Déjà, interrompre la diffusion des prix en avant-marché n’est pas très efficace fondamentalement, les investisseurs pouvant consulter le même type de données du côté des plates-formes alternatives, BATS, Chi-X, et même chez les courtiers professionnels ou les banques d’affaires.

Arsenal préventif

Ensuite la mise en place de mesures d’urgence… à tendance à matérialiser les situations d’urgence ! Le dispositif préventif du NYSE peut en effet être renforcé par d’autres mesures, comme celle des "freins" aux cotations.

Quand un mouvement de forte baisse est enclenché sur le marché et que les indices perdent plusieurs centaines de points d’un coup, le NYSE peut décider de ralentir la cadence d’exécution des ordres, de manière à atténuer une tendance baissière trop forte.

Un remède pire que le mal ?

Mais si on regarde l’ensemble de ce genre d’outils dont dispose la bourse de New York, leur mise en place, et parallèlement la capacité de réaction des marchés, on se rend compte rapidement que sur ces dernières semaines les conséquences sont négatives en définitive.

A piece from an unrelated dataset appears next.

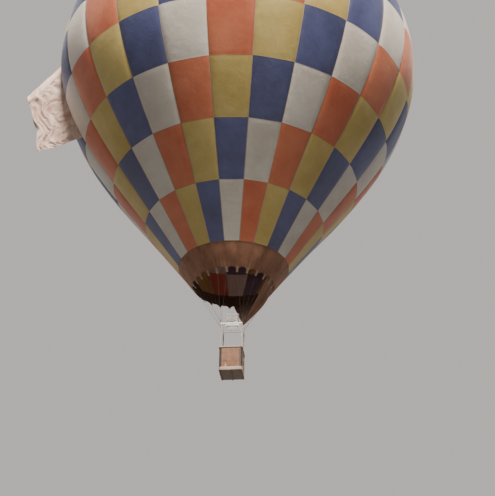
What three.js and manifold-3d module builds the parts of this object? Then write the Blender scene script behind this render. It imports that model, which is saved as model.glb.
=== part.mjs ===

Le déclenchement de ces mesures d’urgence accroît donc l’atmosphère de panique chez les investisseurs. Et du coup ils redoublent de prudence, en se protégeant contre les turbulences en achetant en masse des instruments de couverture contre la volatilité, en premier lieu le fameux indice VIX.

Stratégies en vogue

Du coup, la volatilité en elle-même redouble, et les mouvements de marché sont finalement encore plus violents. Phénomène amplifié par le trading à haute fréquence, ainsi que certaines stratégies de marché actuelles qui consistent à jouer coûte que coûte sur une hausse de la volatilité.

Un jeu dangereux mais très lucratif, que le NYSE rend encore plus intéressant à son corps défendant, en tentant de remédier à l’instabilité chronique des marchés en ce moment.